Move meetings out of your peak hours. This isn’t always possible. But if you have any control over scheduling, batch your meetings in the afternoon. The mental cost of meetings is real, but it’s a different kind of cost than the mental cost of deep work — and most meetings are tolerable in medium-energy hours, just painful during your peak.

End your work session with a shutdown ritual. This one sounds soft, but it matters. Leaving the day open-ended — “I’ll just finish this one thing” — bleeds into your recovery time and makes it harder to be sharp the next morning. A brief shutdown: review what you got done, write down tomorrow’s priority, close your tabs. Timeboxing your day creates natural end-of-session moments where this is easy to do.

The Focus Pocus angle

One of the less-obvious ways Focus Pocus helps here: it groups related tasks into focus sessions automatically. When you’re in deep work mode, you don’t want to be deciding what comes next — that’s a meta-cognitive task that burns energy. You want the next thing to appear without requiring a decision.

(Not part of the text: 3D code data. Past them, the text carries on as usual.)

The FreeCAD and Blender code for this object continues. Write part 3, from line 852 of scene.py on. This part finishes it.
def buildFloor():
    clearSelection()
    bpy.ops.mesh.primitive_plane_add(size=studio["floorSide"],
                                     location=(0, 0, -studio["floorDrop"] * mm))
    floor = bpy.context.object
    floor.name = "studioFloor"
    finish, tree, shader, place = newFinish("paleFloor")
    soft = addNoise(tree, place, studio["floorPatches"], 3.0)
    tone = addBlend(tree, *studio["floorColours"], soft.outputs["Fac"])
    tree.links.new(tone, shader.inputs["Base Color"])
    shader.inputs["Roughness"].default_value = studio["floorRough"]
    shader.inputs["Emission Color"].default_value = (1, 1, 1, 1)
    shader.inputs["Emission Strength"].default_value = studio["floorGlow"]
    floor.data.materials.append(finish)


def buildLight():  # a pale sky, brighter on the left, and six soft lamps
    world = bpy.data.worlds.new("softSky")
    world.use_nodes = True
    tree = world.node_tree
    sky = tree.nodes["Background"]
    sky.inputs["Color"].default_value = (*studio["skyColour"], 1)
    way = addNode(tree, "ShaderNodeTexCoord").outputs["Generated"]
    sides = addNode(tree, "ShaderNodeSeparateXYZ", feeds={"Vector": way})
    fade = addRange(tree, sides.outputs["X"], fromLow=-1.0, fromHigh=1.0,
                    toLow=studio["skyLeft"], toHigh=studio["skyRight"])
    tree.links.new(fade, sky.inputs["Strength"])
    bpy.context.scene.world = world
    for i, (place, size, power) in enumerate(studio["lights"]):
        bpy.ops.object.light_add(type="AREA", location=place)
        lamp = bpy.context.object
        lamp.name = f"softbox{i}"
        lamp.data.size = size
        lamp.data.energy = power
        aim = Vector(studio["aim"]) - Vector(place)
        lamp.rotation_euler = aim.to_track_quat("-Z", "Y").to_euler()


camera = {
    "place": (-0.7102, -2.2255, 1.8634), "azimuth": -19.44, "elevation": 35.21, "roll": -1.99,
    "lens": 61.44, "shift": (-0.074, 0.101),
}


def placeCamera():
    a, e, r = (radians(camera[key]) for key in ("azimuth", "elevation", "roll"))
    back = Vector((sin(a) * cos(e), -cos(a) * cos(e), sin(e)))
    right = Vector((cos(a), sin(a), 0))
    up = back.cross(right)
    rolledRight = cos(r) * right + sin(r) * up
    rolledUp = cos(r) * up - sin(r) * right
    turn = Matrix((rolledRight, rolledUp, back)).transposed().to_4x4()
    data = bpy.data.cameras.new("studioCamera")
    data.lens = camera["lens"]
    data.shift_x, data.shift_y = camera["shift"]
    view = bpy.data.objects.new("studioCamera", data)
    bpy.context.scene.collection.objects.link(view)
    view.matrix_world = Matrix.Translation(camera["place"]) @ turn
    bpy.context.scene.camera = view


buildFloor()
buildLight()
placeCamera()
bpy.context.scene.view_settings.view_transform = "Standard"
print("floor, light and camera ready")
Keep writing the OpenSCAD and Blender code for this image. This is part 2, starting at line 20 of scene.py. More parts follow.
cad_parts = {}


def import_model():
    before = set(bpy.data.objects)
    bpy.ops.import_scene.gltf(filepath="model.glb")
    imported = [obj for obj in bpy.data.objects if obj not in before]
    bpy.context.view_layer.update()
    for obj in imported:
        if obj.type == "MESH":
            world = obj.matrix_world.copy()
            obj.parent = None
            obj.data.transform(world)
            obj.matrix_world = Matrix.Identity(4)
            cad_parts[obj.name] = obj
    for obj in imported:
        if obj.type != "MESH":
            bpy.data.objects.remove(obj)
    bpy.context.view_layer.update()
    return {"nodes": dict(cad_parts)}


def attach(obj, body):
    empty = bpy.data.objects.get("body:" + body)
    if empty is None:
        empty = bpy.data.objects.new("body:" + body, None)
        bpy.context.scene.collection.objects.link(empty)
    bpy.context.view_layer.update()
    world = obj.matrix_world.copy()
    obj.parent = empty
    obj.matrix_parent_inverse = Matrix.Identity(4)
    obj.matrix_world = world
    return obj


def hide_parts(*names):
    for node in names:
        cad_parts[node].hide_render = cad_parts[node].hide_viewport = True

Energy-aware task management isn’t just about protecting your mornings. It’s about removing the overhead of constant self-management during your work sessions. The less you have to think about what to do, the more cognitive bandwidth stays on the actual doing.

This is why getting into a flow state is harder when your task list is a disorganized pile — your brain is doing two jobs at once: figuring out what to do, and doing it. Separating those two jobs is most of the win.

Start here

If this is new territory, don’t try to redesign your entire day. Just run the one-week energy tracking experiment. Seven days, three ratings per day. By next Friday, you’ll know more about your cognitive rhythms than most people ever bother to figure out — and you’ll have an honest picture of where your best hours are actually going.

That’s the whole first move. Track it, find the window, protect it. Everything else is refinement.